My French was good enough-to my surprise-that I actually enjoyed the story and, as a historian, I appreciated its period detail, especially the nature of the bet that sends Verne''s protagonist, the Englishman Phileas Fogg, racing around the world. At his London club, Fogg remarks that scheduled travel services could take a person around the globe in a period of eighty days. Prove it, the club men challenge him, and he''s off. That eighty-day measure was only conceivable by the late nineteenth century. In the age of sail, getting around the world had taken months or years. (The speed of my sailing ship would have lost Fogg his wager.) It was the invention of steampower, but also the creation of regimented European empires around the globe, the opening of the Suez Canal, and the emergence of commercial travel services that together made it just possible, by the 1870s, to do the global circuit in eighty days. The second thing that impressed me about Verne''s story was how the material developments that sped up global travel required a dramatically increased use of natural resources.


When Fogg leaves London, he takes his new valet (and invaluable comic foil) Passepartout. The two men board a night train which has scarcely departed London when Passepartout lets out "a real cry of despair": ". in the rush . my state of confusion . I forgot . to switch off the gas lamp in my bedroom." "Well, my dear fellow," Phileas Fogg replied coldly, "you''ll be paying the bill." The gas lamp is the novel''s running joke.


True, it is a small part of the journey''s cost, but we present-day readers of Verne quickly realize that the joke is on us. We are, notoriously, the first generation that has realized what the planetary bill for centuries of burning fossil fuel is going to be.1 In Verne''s era, coal was a costly but essential part of modern progress. Yet Fogg''s steam-powered exploits, set at the height of European imperialism, represent a phase of the past that truly is history, over and done with. Airplanes have replaced the coal-burning engines and ships that hurtled Fogg around the world; the empires that protected some people at the expense of others have been replaced with other political regimes. It''s now difficult to cross the surface of the world in eighty days, though easy to fly around it in hours, if you can afford the ticket. Back on land, I looked for a history of around-the-world travel. There was none.
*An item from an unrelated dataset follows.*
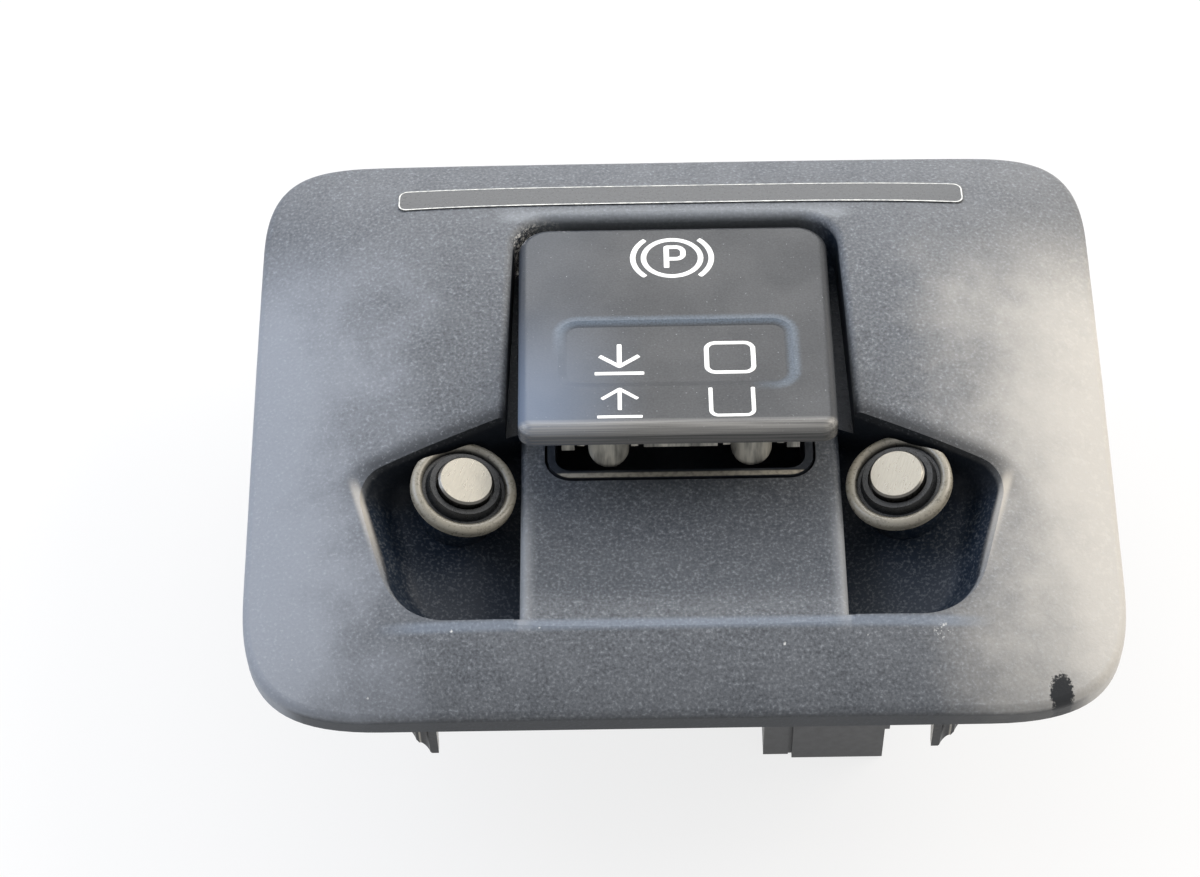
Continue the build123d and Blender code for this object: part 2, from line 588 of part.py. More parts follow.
def paddle_lever():
    """Carrier in the cap: plate, hub, ribs, two pads for the plungers, stepped skirt and two prongs."""
    top = -CAP_WALL
    plate = box(-LEVER_HALF, LEVER_HALF, -PADDLE_LENGTH + 2.6, -2.6, top - LEVER_PLATE, top)
    body = paddle_plane().location * plate
    body += bar(PIVOT_Y, PIVOT_Z, HUB_HALF, HUB_OUTER)
    low = top - LEVER_PLATE / 2
    for x in (-15.0, 0.0, 15.0):
        web = [on_paddle(-PADDLE_LENGTH + 6.0, low), on_paddle(-4.0, low), (PIVOT_Y + 1.5, PIVOT_Z - 1.5),
               (PIVOT_Y - 1.5, PIVOT_Z - 1.5), on_paddle(-26.0, top - 6.0), on_paddle(-PADDLE_LENGTH + 6.0, top - 3.0)]
        body += side_profile(web, x - 0.8, x + 0.8)
    for x, y, _ in PLUNGERS.values():
        ball = PLUNGER_TOP + PAD_GAP + PAD_RADIUS
        body += rod(x, y, ball, paddle_z(y + PAD_RADIUS, CAP_WALL + 0.2), PAD_RADIUS)
        body += Pos(x, y, ball) * Sphere(PAD_RADIUS)
        body += box(x - 0.8, x + 0.8, min(y, PIVOT_Y), max(y, PIVOT_Y), PIVOT_Z - 3.5, PIVOT_Z + 1.5)
    half = SKIRT_TEETH[-1][1]
    body += box(-half, half, SKIRT_FRONT, SKIRT_BACK, SKIRT_ROOT, SKIRT_TOP)
    for inner, outer, low in SKIRT_TEETH:
        for tooth in both(box(inner, outer, SKIRT_FRONT, SKIRT_BACK, low, SKIRT_ROOT)):
            body += tooth
    y = PRONG_FRONT + PRONG_RADIUS
    ball = PRONG_TIP + PRONG_RADIUS
    for x in (-PRONG_X, PRONG_X):
        body += rod(x, y, ball, 12.6, PRONG_RADIUS)
        body += Pos(x, y, ball) * Sphere(PRONG_RADIUS)
    return body - bar(PIVOT_Y, PIVOT_Z, 30, PIVOT_RADIUS + PIVOT_PLAY)


def rivet_body():
    """Expanding rivet of the right side: flange with a flat, hub ring, and a shank split in four."""
    hub = HEAD_RADIUS + HEAD_GAP
    rim_in, rim_out = (FLANGE_RADIUS - RIM_WIDE, FLANGE_TROUGH), (FLANGE_RADIUS, FLANGE_TROUGH - 0.2)
    ring = [(FLANGE_RADIUS, 0.0), (SHANK_BORE, 0.0), (SHANK_BORE, 0.4), (hub, 0.4), (hub, HUB_TOP)]
    ring += [(HUB_RADIUS - 0.2, HUB_TOP), (HUB_RADIUS + 0.3, FLANGE_TROUGH)]
    top = ThreePointArc(rim_in, (FLANGE_RADIUS - RIM_WIDE / 2, FLANGE_THICK), rim_out)
    face = make_face(Curve() + [Polyline(rim_out, *ring, rim_in), top])
    body = revolve(Plane.XZ * face, Axis.Z)
    body -= Rot(0, 0, FLAT_TURN) * Pos(FLANGE_FLAT + 5, 0, 0) * Box(10, 30, 10)
    leg = [(SHANK_BORE, 0.0), (NECK_RADIUS, 0.0), (NECK_RADIUS, -NECK_LENGTH), (SHANK_RADIUS, -NECK_LENGTH)]
    leg += [(SHANK_RADIUS, -SHANK_STRAIGHT)]
    leg += [(2.8, -SHANK_LENGTH), (SHANK_BORE, -SHANK_LENGTH)]
    shank = revolve(Plane.XZ * make_face(Polyline(*leg, close=True)), Axis.Z)
    for turn in (0, 90):
        shank -= Rot(0, 0, turn) * Pos(0, 0, -SHANK_LENGTH / 2 - 2.5) * Box(12, 1.1, SHANK_LENGTH)
    return rivet_plane().location * (body + shank)


def rivet_pin():
    """Pin of the right rivet, driven in: flat head and a tapered shaft."""
    profile = [(0, HEAD_TOP), (HEAD_RADIUS - 0.3, HEAD_TOP), (HEAD_RADIUS, HEAD_TOP - 0.3), (HEAD_RADIUS, 0.5)]
    tip = 1.0 - SHANK_LENGTH
    profile += [(PIN_RADIUS, 0.5), (PIN_RADIUS, tip + 1.5), (1.0, tip), (0, tip)]
    return rivet_plane().location * revolve(Plane.XZ * make_face(Polyline(*profile, close=True)), Axis.Z)


def screws():
    """Pan-head screws through the lugs into the bosses."""
    found = []
    for x, y in SCREW_PLACES:
        seat = LUG_FRONT - LUG_THICK
        head = rod(x, y, seat - 2.0, seat, SCREW_HEAD)
        head = fillet(head.faces().sort_by(Axis.Z)[0].edges(), 0.9)
        for turn in (0, 90):
            head -= Pos(x, y, seat - 2.0) * Rot(0, 0, turn) * Box(3.2, 0.7, 1.8)
        found.append(head + rod(x, y, seat - 0.1, seat + SCREW_LENGTH, SCREW_RADIUS))
    return found


def notice_label():
    """Film strip with round ends on the top border, following its crown."""
    left, right, low, high = LABEL
    plan = Pos((left + right) / 2, (low + high) / 2) * RectangleRounded(right - left, high - low, 1.2)
    column = extrude(plan, 20)
    return (crown_block(-LABEL_THICK) & column) - crown_block()


def write(name, *shapes):
    """Write one piece, or a group of like pieces, lifted to lie on Z 0."""
    solids = [Pos(0, 0, HOUSING_BACK) * solid for shape in shapes for solid in shape.solids()]
    whole = solids[0] if len(solids) == 1 else Compound(children=solids)
    export_step(whole, f"parts/{name}.step")
    print(f"{name}: {len(solids)} solid(s), {sum(s.volume for s in solids):.1f} mm3")


def main():
    os.makedirs("parts", exist_ok=True)
    write("bezel", bezel())
    write("notice_label", notice_label())
    write("paddle_cap", paddle_cap())
    write("paddle_lever", paddle_lever())
    write("pivot_pin", bar(PIVOT_Y, PIVOT_Z, COLLAR_HALF, PIVOT_RADIUS))
    write("housing", housing())
    write("housing_cover", housing_cover())
    write("connector_shell", connector_shell())
    write("terminal_pins", *terminal_pins())
    write("circuit_board", circuit_board())
    for name, (x, y, gap) in PLUNGERS.items():
        write(f"{name}_plunger", plunger(x, y))
        write(f"{name}_spring", spring(x, y))
        write(f"{name}_switch", tact_switch(x, y, gap))
    for name, shape in (("rivet_body", rivet_body()), ("rivet_pin", rivet_pin())):
        right, left = both(shape)
        write(f"{name}_left", left)
        write(f"{name}_right", right)
    write("housing_screws", *screws())


if __name__ == "__main__":
    main()
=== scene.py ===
"""Finishes, printed legends and studio for a parking brake switch.

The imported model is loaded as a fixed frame. Its origin is at the foot of the rear cover, X to the right, Y to
the bezel's top edge, Z out of its face. Lengths below are in millimetres of that frame unless a name says m.
"""

import math

import bpy
import numpy as np
from bpy.props import FloatProperty, FloatVectorProperty, PointerProperty
from mathutils import Matrix, Vector


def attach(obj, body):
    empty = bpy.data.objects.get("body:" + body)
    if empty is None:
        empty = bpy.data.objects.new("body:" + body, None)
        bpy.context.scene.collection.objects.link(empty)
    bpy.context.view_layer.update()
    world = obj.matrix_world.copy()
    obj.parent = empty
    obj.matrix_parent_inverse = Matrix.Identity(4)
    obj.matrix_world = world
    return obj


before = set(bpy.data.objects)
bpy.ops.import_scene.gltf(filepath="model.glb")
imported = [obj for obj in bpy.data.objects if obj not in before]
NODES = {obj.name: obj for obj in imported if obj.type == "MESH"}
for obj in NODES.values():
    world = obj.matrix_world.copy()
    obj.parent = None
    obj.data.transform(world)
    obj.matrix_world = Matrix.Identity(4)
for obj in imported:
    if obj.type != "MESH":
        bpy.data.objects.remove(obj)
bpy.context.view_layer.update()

bl_info = {
    "name": "Parking Brake Switch Finish",
    "version": (1, 0, 0),
    "blender": (4, 5, 0),
    "location": "View3D > Sidebar > Brake Switch",
    "description": "Moulded, printed and metal finishes for a push and pull parking brake switch",
    "category": "Object",
}

MM = 0.001
LIFT = 36.0  # the bezel's outline plane, over the rear cover

# The button's face: its top edge, how far it leans back, and the finger pad pressed into it. The pad's core
# is half its sides in plan, less the corners' radius
FACE_TOP_Y, FACE_TOP_Z = 32.2, 5.0 + LIFT
FACE_LEAN = math.radians(14.65)
PAD_DEPTH = 0.3
PAD_CENTRE, PAD_CORE, PAD_CORNER = (-0.4, 4.2), (13.8, 4.0), 3.0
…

Two books have given narrative histories of circumnavigations, but only in the age of sail; a third book examines some nineteenth-century examples, among other long-distance voyages; a fourth looks at small-boat circumnavigations in the early twentieth century. That''s not much. For that reason, there is no separate Library of Congress heading for histories of around-the-world travel-the histories are simply lumped with first-person accounts of the travelers. There are many more studies of individual around-the-world travels, especially the really famous attempts by Magellan, Cook, Earhart, Gagarin, Chichester, and others. There are analyses of fictional circumnavigators, including Fogg, and even Shakespeare''s Puck. And there is Raymond John Howgego''s incomparable Encyclopedia of Exploration , which includes historical circumnavigations among its thousands of entries. Finally, there are other encyclopedias that chronicle circumnavigations or orbital travels or, especially in electronic form, just list the journeys themselves.2 All of these works take for granted that an around-the-world voyage represents a distinct human activity, something unlike other voyages or expeditions.
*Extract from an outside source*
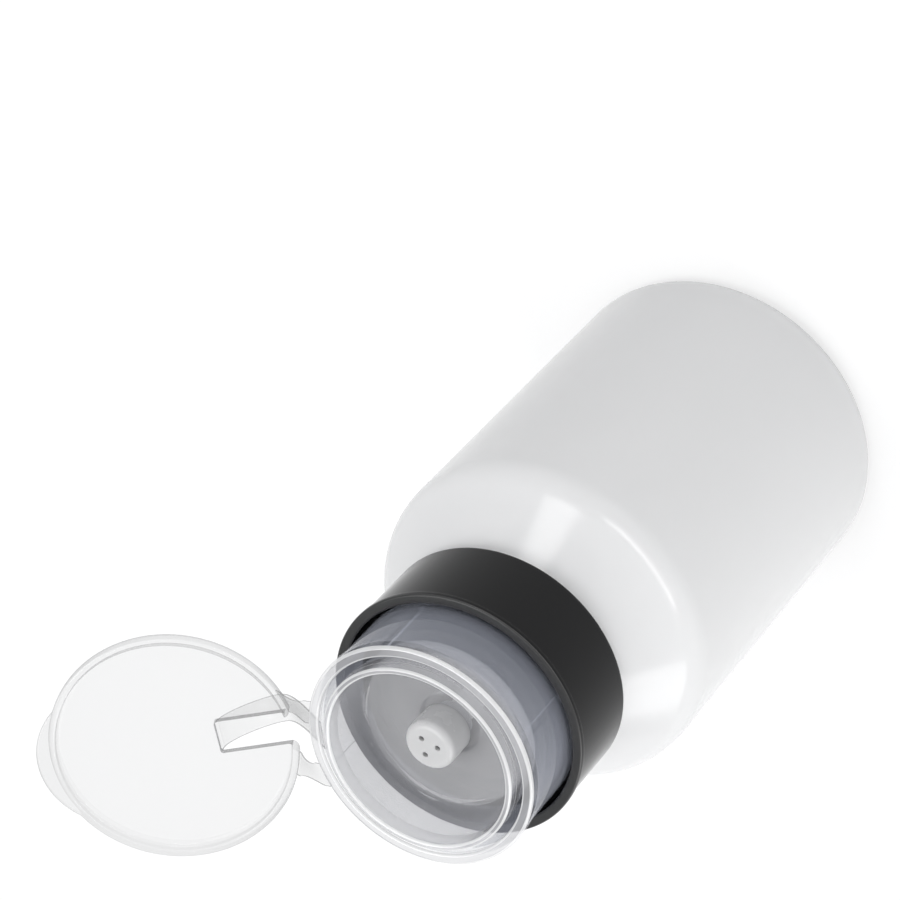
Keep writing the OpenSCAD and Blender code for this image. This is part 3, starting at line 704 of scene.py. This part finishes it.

But none of them explains why they are distinctive. Why do they matter? The answer is not obvious. To find out what is different about around-the-world voyages requires setting aside everything they might have in common with other kinds of travel and exploration. Circumnavigators made geographic discoveries; but so did other explorers. They changed the world map, but other expeditions did too. They encountered lands and people new to them; so did many others. They expanded and defended empires-many actors did. Even if circumnavigators did more of these activities-more geographic discoveries, more cultural encounters-that is a difference in quantity, not quality.


The temptation is to find an encyclopedic solution, to inventory every around-the-world journey that took place, with details of what happened on each. But a work that simply listed all of these journeys, let alone details of what happened on them, would take a great many volumes, or a vast electronic database, yet still not establish why they are special. They are special because any voyager who goes all the way around the world thinks of himself or herself on a planetary scale, as an actor on a stage the size of the world. This is unique. No other form of travel, and, really, hardly any other human experience, is truly planet-encompassing. In fact, an around-the-world voyage is distinctively planetary in three ways, as measured by time, space, and death. Around-the-world travel is time travel. Verne''s Around the World in Eighty Days has as its plot twist Fogg''s eastward progress around the globe, through which he gains a day that wins him his bet.


Because of what is now called the International Date Line, the day gained or lost during an around-the-world voyage is a fundamental and unique characteristic of such a journey. Any traveler changes his or her place on the globe, but only circumnavigators change their date on the calendar. That experience reorients them in relation to the Sun, timekeeper of the hours and days on Earth and throughout the solar system. Circumnavigators were the first people to discover, by mind-blowing experience, that time is not universal but relative. The space over which a circumnavigator must travel is also distinctive because it represents the whole world, which is painfully larger than any of the individual humans who might contemplate getting around it. Shakespeare''s Puck may have been able to zip round about the Earth with ease, but humans had to go more slowly, and they would always need a protected space around their small selves, whether physical, imagined, or both. It is conventional in many cultures to consider the human body as a microcosm, a smaller, metaphorical version of the world or cosmos. So too have ships been considered microcosms, little wooden worlds that ride the waves.


To put a body around the world on a ship (or in another vehicle) puts these three worlds into a dynamic relationship to.